In the case of Chambers v. Winn, Tex.Civ.App. 133 S.W.2d 279, this court had before it a situation somewhat similar to that now before us. Much of the testimony is reviewed in the opinion. This court held that the facts detailed by the witnesses, upon which they based their opinions of insanity, did not reasonably tend to support such opinions. The Commission of Appeals, in an opinion adopted by the Supreme Court, reversed the judgment of this court, holding that the evidence was sufficient to raise the issue as to the mental capacity of the person involved. Chambers v. Winn, 137 Tex. 444, 154 S.W.2d 454. In view of the authority just cited, we feel compelled to hold that the evidence in the present case was sufficient to support the verdict. See also Bowie Sewerage Co. v. Chandler, Tex. Civ.App., 138 S.W.2d 585, writ dismissed; and Wigley v. Buzzard, Tex.Civ.App., 124 S.W.2d 898, writ dismissed.

Under their .second point appellants assign as error the failure of the trial court to require appellees to join the holder of a lien against the land as a party to the suit. None of the pleadings, of plaintiffs or of defendants, makes any reference to the fact that a lien was outstanding against the land at the time of trial, but from the evidence it appears that such was the case. A part of the recited consideration for the conveyance was the assumption by grantees of an indebtedness against part of the land, which appears thereafter to have been extended by agreement of the Pryors and the lienholder. It further appears that such indebtedness had not been paid at the time of trial.

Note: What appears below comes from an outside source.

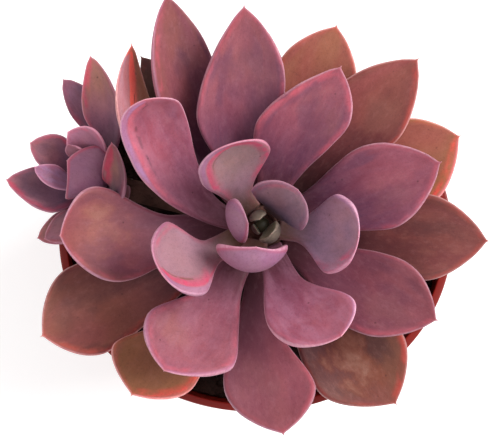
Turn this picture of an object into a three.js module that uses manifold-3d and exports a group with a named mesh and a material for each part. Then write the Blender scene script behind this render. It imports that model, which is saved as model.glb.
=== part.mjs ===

Appellants argue that they were personally liable for the payment of the indebtedness by reason of their assumption of it and the later renewal of it. The judgment makes no provision for relieving them of such personal liability. Appellants contend that the plaintiffs were obliged to do equity, before being entitled to a cancellation of the deed, by way of offering to indemnify appellants against the personal liability mentioned, and that such could not be done without making the holder of the indebtedness a party to the suit. Appellants cite Boles v. Aldridge, Tex.Civ.App., 153 S.W. 373; Hill v. Hoeldtke, 104 Tex. 594, 142 S.W. 871, 40 L.R. A.,N.S., 672; Hix v. Armstrong, Tex.Civ. App., 108 S.W. 797; Dial v. Martin, Tex. Civ.App., 8 S.W.2d 241, writ dismissed; and 7 Tex.Jur. 972. The cited holding in Boles v. Aldridge, by the Court of Civil [217]*217Appeals, was reversed by the Supreme Court, and therefore is not of much value. Boles v. Aldridge, 107 Tex. 209, 175 S.W. 1052. We are not able to see that the holding in Hill v. Hoeldtke is in point upon the question of parties presented by appellants’ second point. Nor do we see that Hix v. Armstrong necessarily is in point upon such question. Dial v. Martin simply holds that all parties to a deed, contract or writing must be made parties, either plaintiffs or defendant, in an action for rescission or cancellation of the instrument. The Texas Jurisprudence citation is to the same effect.

In the case before us no mention is made by any of the parties, either in their pleadings or in their briefs, of Article 5561a, Sect.